Nicht nur Schnelligkeit ist gefragt – bevor etwas entsorgt wird, wird diskutiert. „Denkt ihr, man kann den reparieren?“, fragt ein Junge, als er einen verstaubten Sandwich-Maker aus dem Gebüsch zieht. Eifrig beraten die Kinder, ob sich eine Reparatur lohnen könnte, wägen Möglichkeiten ab – während die Erwachsenen schmunzelnd zuhören und ihnen die Zeit zum Überlegen lassen, bevor das Gerät schließlich in der großen blauen Mülltüte verschwindet. Beim Müllsammeln geht es nicht nur ums Aufräumen, sondern auch ums Nachdenken.

Dass dieser bewusste Umgang mit der Natur und den Ressourcen den Kindern so selbstverständlich ist, liegt am Konzept von SNEG. Hier wird nicht nur über Nachhaltigkeit gesprochen – sie wird gelebt. „Kinder brauchen keine Anweisungen, sie brauchen Vorbilder“, sagt Andreas Lang, Leiter des SNEG. „Wenn sie sehen, dass wir Müll aufsammeln, tun sie es auch.“ Auch Kirchheims Oberbürgermeister Dr. Pascal Bader lässt es sich nicht nehmen, mit der Gruppe am Bach entlangzugehen und mit anzupacken.

Kinder und Erwachsene gingen am und im Jauchertbach gemeinsam auf Mülljagd. Foto: Jule Störk

Während die SNEG-Kinder teils am Ufer, teils knietief im Wasser Müll aufsammeln, sind die Mitglieder des Fischervereins traditionell mit Greifern in tieferen Gewässern unterwegs, um größere Fundstücke aus den Bächen zu bergen. Sie sind seit Jahren dabei und haben schon einiges gesehen – aber nicht mehr viel, was sie überraschen kann. „Eine Badtür hatten wir aber auch noch nicht“, sagt einer der Fischer schmunzelnd und zeigt auf den sperrigen Fund. Neben allerlei Plastikmüll taucht auch ein altes Sofa auf. „Man fragt sich wirklich, was sich die Leute dabei denken.“

Kinder und Erwachsene gingen am und im Jauchertbach gemeinsam auf Mülljagd. Foto: Jule Störk

An den insgesamt neun Sammelstellen stapeln sich am Ende gut gefüllte Müllsäcke, die der Bauhof im Anschluss abholt. Die Stadt Kirchheim stellt jedes Jahr das nötige Material zur Verfügung – von Müllsäcken bis zu Greifzangen.

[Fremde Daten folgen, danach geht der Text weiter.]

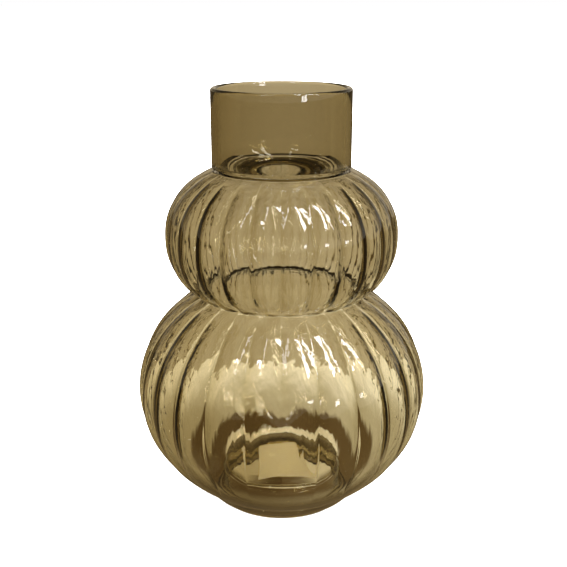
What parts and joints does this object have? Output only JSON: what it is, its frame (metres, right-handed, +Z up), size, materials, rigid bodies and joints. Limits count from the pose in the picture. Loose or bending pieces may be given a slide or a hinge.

„Der schönste Arbeitsplatz der Welt“, nennt es Andreas Lang, der nicht müde wird zu betonen, wie wichtig es ist, die Natur mit allen Sinnen zu erleben. Neben dem Müllsammeln balancieren die Kinder über Steine, erkunden das Wasser – und haben längst ein geschultes Auge für Pfandflaschen. „Die behalte ich“, ruft ein Junge, als eine Cola-Flasche zwischen den Ästen auftaucht. Schon landen die Fundstücke nicht in der Mülltüte, sondern in einem separaten Beutel – zum späteren Wegbringen und Taschengeld aufbessern. „Wenn Kinder Zeit in der Natur verbringen, entwickeln sie automatisch einen achtsamen Umgang damit“, sagt Lang. Die Bachputzete ist dafür nur ein weiteres Puzzlestück – aber eines, das Eindruck hinterlässt.